Applying These Lessons Beyond Retail Spaces
The principles that influence retail signage effectiveness apply equally to exhibitions, events, and promotional displays.
Whether customers are walking through a shopping centre or an exhibition hall, they are making the same rapid decisions about where to direct their attention.
This is why businesses exhibiting at trade shows often rely on portable display solutions for trade shows and events, which are designed to communicate key messages clearly while maintaining strong visual impact in busy environments.
The underlying challenge remains the same: earning attention in a crowded visual landscape.
Evaluating Your Existing Signage
Businesses looking to improve signage performance should periodically review their existing displays.
Questions worth asking include:
Is the main message immediately obvious?
Does the sign stand out from its surroundings?
Is the content relevant to the target audience?
Is there a clear call to action?
Could any information be removed without affecting understanding?
Small adjustments can often produce significant improvements in engagement and visibility.
Regular evaluation helps ensure signage continues to perform effectively as customer expectations and environments evolve.
Creating Signage That Earns Attention
Most retail signage is ignored for a simple reason: customers are constantly filtering information and only paying attention to what appears immediately relevant, clear, and valuable.
Signs that are cluttered, poorly positioned, visually weak, or difficult to process struggle to compete for attention.
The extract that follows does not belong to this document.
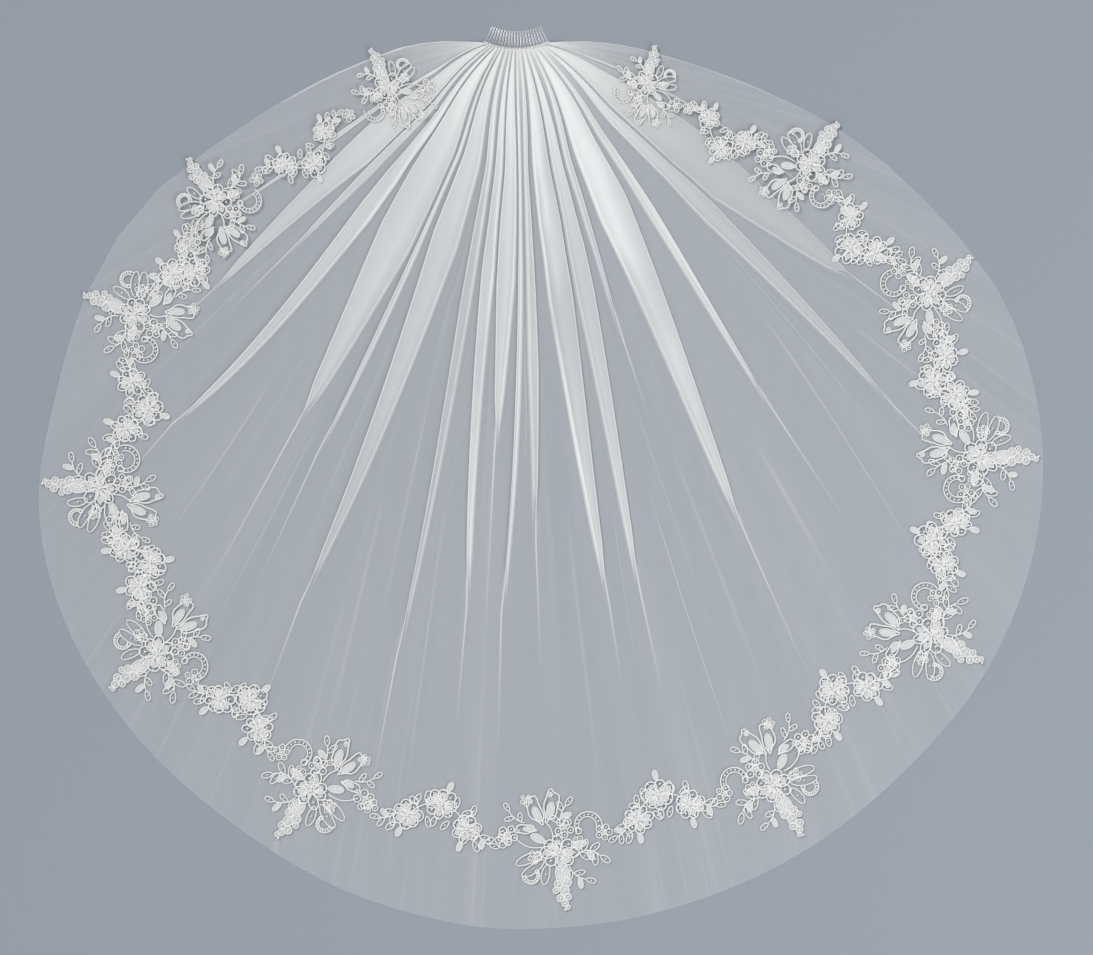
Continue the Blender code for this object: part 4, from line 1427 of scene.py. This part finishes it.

Meanwhile, signage that prioritises clarity, simplicity, strong design, and customer relevance has a much greater chance of influencing behaviour.
If businesses can understand the reasons customers overlook displays, they can make smarter design and placement decisions that improve visibility and engagement.
Ultimately, effective signage is not about shouting louder than everything else in the environment. It is about communicating the right message in the right way, at the right moment, making it easy for customers to stop, engage, and take action.